GSA Annual Meeting in Phoenix, Arizona, USA - 2019

Paper No. 176-4
Presentation Time: 8:50 AM


HOLBROOK, John, Department of Geological Sciences, Texas Christian University, Fort Worth, TX 76129 and HOWE, Tyler, Pioneer Natural Resources, Las Colinas, TX 75039

Examination of deltas forming in natural and man-made lakes reveals that non-bifurcating single-channel deltas are significantly more common than bifurcating lobate deltas. We propose that the de-facto delta morphology is characterized by a fluvial channel forming a single-thread, progradational channel into the basin without bifurcation as a basinward extension of the river. In turn, the bifurcation of the delta is an artifact of basin controls not intrinsic to the river system. This linear delta morphology is the result of sediment grain-size segregation within the river channel caused by suspended load mud outpacing bedload sand. Fine-grained, muddy sediment accumulates at the river mouth and sand lags behind as mid-channel and side-attached bars. As the delta channel advances to some critical length, only mud reaches the delta mouth. Bifurcation is inhibited by the absence of sand available to form mouth bars that divert flow. During high-discharge flow events, upstream sand storage is transported downstream and deposited into the basin as thin, laterally continuous overbank sand sheets called blowout wings. Lobate deltas may form following avulsions due to the high concentration of sand derived from breached levees driving bifurcation where the levee breach occurs at the sand-rich part of the channel. Once lobate deltas lengthen and can segregate suspended load from bedload, the delta channel lengthens and returns to a single-channel morphology. This process creates non-bifurcating delta regardless of sand load in the river, and therefore is the default delta morphology. This work documents modern examples of these processes occurring at the Red River Delta, Lake Texoma, TX, the Denton Creek Delta, Grapevine Lake, TX, and in tie channels of the Grijalva River System, Tobasco State, Mexico.
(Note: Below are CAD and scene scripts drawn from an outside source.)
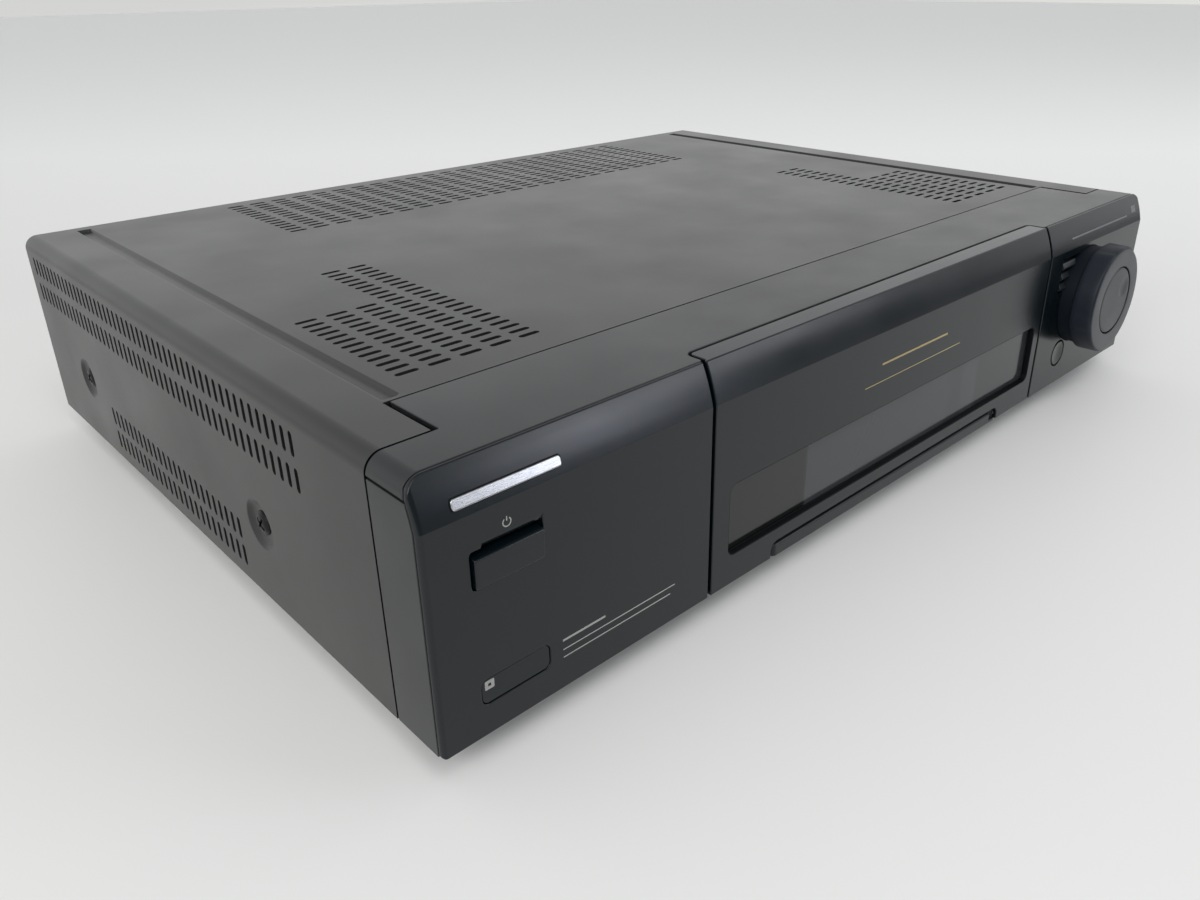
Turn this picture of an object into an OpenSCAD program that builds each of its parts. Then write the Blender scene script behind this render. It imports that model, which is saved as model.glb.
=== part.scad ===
// Front-loading video cassette recorder with a jog and shuttle dial, in millimetres.
// x runs across the front, y runs back from the face and z runs up from the panel's lower edge.
// placed() then sets the whole recorder on its feet, with the origin under its middle.

/* [Case] */
// Width of the case
body_w = 430; // [424:1:440]
// Depth from the front face to the back edge of the cover
body_d = 317; // [314:1:340]
// Height of the front panel and the cover
body_h = 81; // [80:0.5:88]
// Height of the feet under the case
foot_h = 11; // [6:0.5:16]
// Radius of a foot
foot_r = 14; // [10:0.5:17]
// Distance of a foot's middle from the side of the case
foot_inset = 30; // [22:1:40]
// Distance of the front feet from the face
foot_front_y = 36; // [32:1:60]
// Distance of the rear feet from the back edge
foot_rear_inset = 42; // [25:1:60]
// Sheet metal of the cover and the chassis
sheet_t = 1; // [0.8:0.1:1.2]
// Radius of the cover's long upper edges
cover_r = 5.5; // [4:0.5:7.5]

/* [Front] */
// Height of the upright part of the face, up to the bright band
face_h = 68; // [67:0.5:70]
// How far the band leans back over its height
band_setback = 4.6; // [4:0.1:5]
// Radius of the band's gentle curve
band_r = 40; // [30:1:60]
// Thickness of the two outer face plates
face_t = 2; // [1.6:0.1:2.4]
// Rounding of the upright edges of the face
face_edge_r = 1.8; // [1:0.1:2.5]
// Dark seam between two casing pieces
seam = 0.4; // [0.3:0.05:0.6]
// Depth at which the bezel's sides meet the metal cover
bezel_side_d = 22; // [20:0.5:28]
// Depth at which the bezel's top plate meets the metal cover
bezel_top_d = 45.4; // [42:0.5:50]
// Distance of the top plate's sides from the side of the case
bezel_top_inset = 21.6; // [20:0.1:25]
// Wall of the moulded bezel
bezel_t = 2; // [1.6:0.1:2.4]

/* [Door] */
// Width of the drop-down door
door_w = 223.5; // [222:0.5:226]
// Black gap at each side of the door
door_gap = 1.5; // [0.8:0.1:2]
// Thickness of the door's moulding
door_t = 2.4; // [2:0.1:2.6]
// Depth of the lip that folds over onto the top
lip_d = 12.5; // [11:0.5:14]
// How much narrower the lip is than the door, at each side
lip_inset = 0.75; // [0.5:0.25:9]
// Thickness of the lip
lip_t = 2; // [1.6:0.1:2.2]
// Moulding left at each side of the smoked window, when it stands in the middle
window_margin = 6.75; // [5.75:0.25:16]
// Height of the smoked window
window_h = 25.8; // [22:0.1:27]
// Height of the window's lower edge
window_z = 11.5; // [10.5:0.1:13]
// Sideways place of the window's middle
window_x = 1.5; // [-1.5:0.5:1.5]
// Depth of the recess in front of the smoked window
window_recess = 2.6; // [2:0.1:2.8]
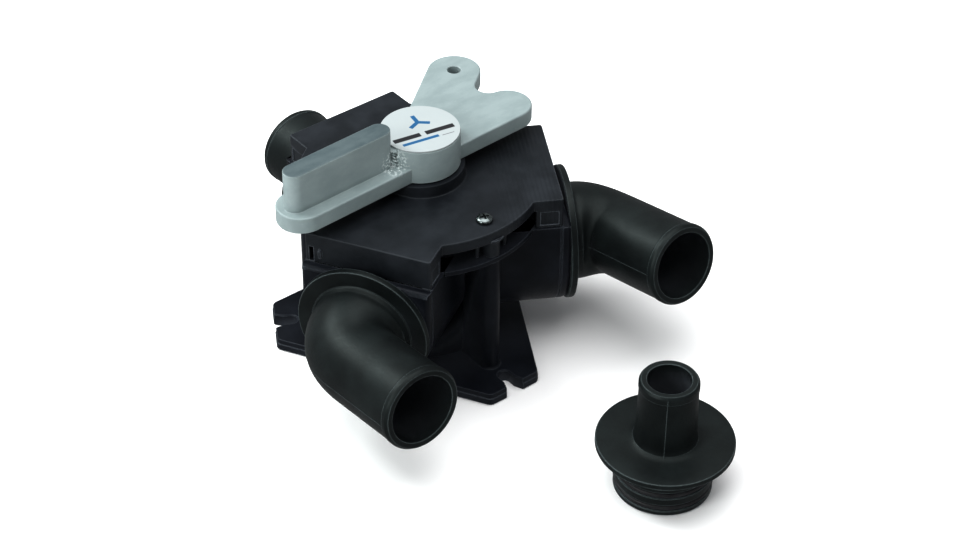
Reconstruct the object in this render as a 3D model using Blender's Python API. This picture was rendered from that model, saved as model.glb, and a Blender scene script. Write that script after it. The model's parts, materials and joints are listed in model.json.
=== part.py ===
"""Three-port diverter valve: two hose elbows, a straight hose tail, a lever and a loose reducer.

Frame: the spindle axis is Z, the mounting face is z = 0, and +Z points at the handle.
The three ports lie 120 degrees apart: a at 210, b at 330 and c at 90 degrees from +X.
Every dimension below is in millimetres; MM turns it into metres.
"""
import math

import bmesh
import bpy
from mathutils import Matrix, Vector

MM = 0.001
GAP = 0.3                     # clearance between neighbouring pieces

# Ports and feet
PORTS = {"a": 210.0, "b": 330.0, "c": 90.0}
ELBOW_TURN = {"a": 6.8, "b": 167.4}     # elbows at rest; port c holds the straight tail
CORNERS = {1: 30.0, 2: 150.0, 3: 270.0}

# Mounting base
BASE_THICK = 6.1
BASE_EDGE = 46.2              # spindle axis to the edge below each port
FOOT_REACH = 68.8             # spindle axis to each foot's end
CORNER_EASE = 3.0
SLOT_MOUTH = 10.4
SLOT_WIDTH = 6.0
SLOT_CENTRE = 61.0            # centre of the slot's round end
SLOT_NECK = 64.5              # where the slot starts to flare

# Body
BODY_TOP = 68.8
PORT_HEIGHT = 44.0
ARM_HALF = 30.2
ARM_END = 63.7
CORE_RADIUS = 36.0
RIM_RADIUS = 54.6
RIM_THICK = 2.6
COLUMN_REACH = 50.4
COLUMN_HALF = 4.15
CHAMBER_RADIUS = 32.0
CHAMBER_FLOOR = 14.0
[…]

Outcrops of the Kayenta Formation in Warner Valley, Utah serve as an ancient analogue to these modern fluvio-lacustrine processes, displaying a lake assemblage dissected by fluvial channels that are connected by laterally extensive sand wings. Channel assemblages develop as a statistically clustered fairways centered on a primary channel axis. Blowout wings increase the potential static reservoir connectivity of the fluvial bodies by connecting otherwise isolated channels through a network of laterally extensive wings. These modern processes and resultant reservoir architectures are representative of shallow lacustrine environments without strong wave influence.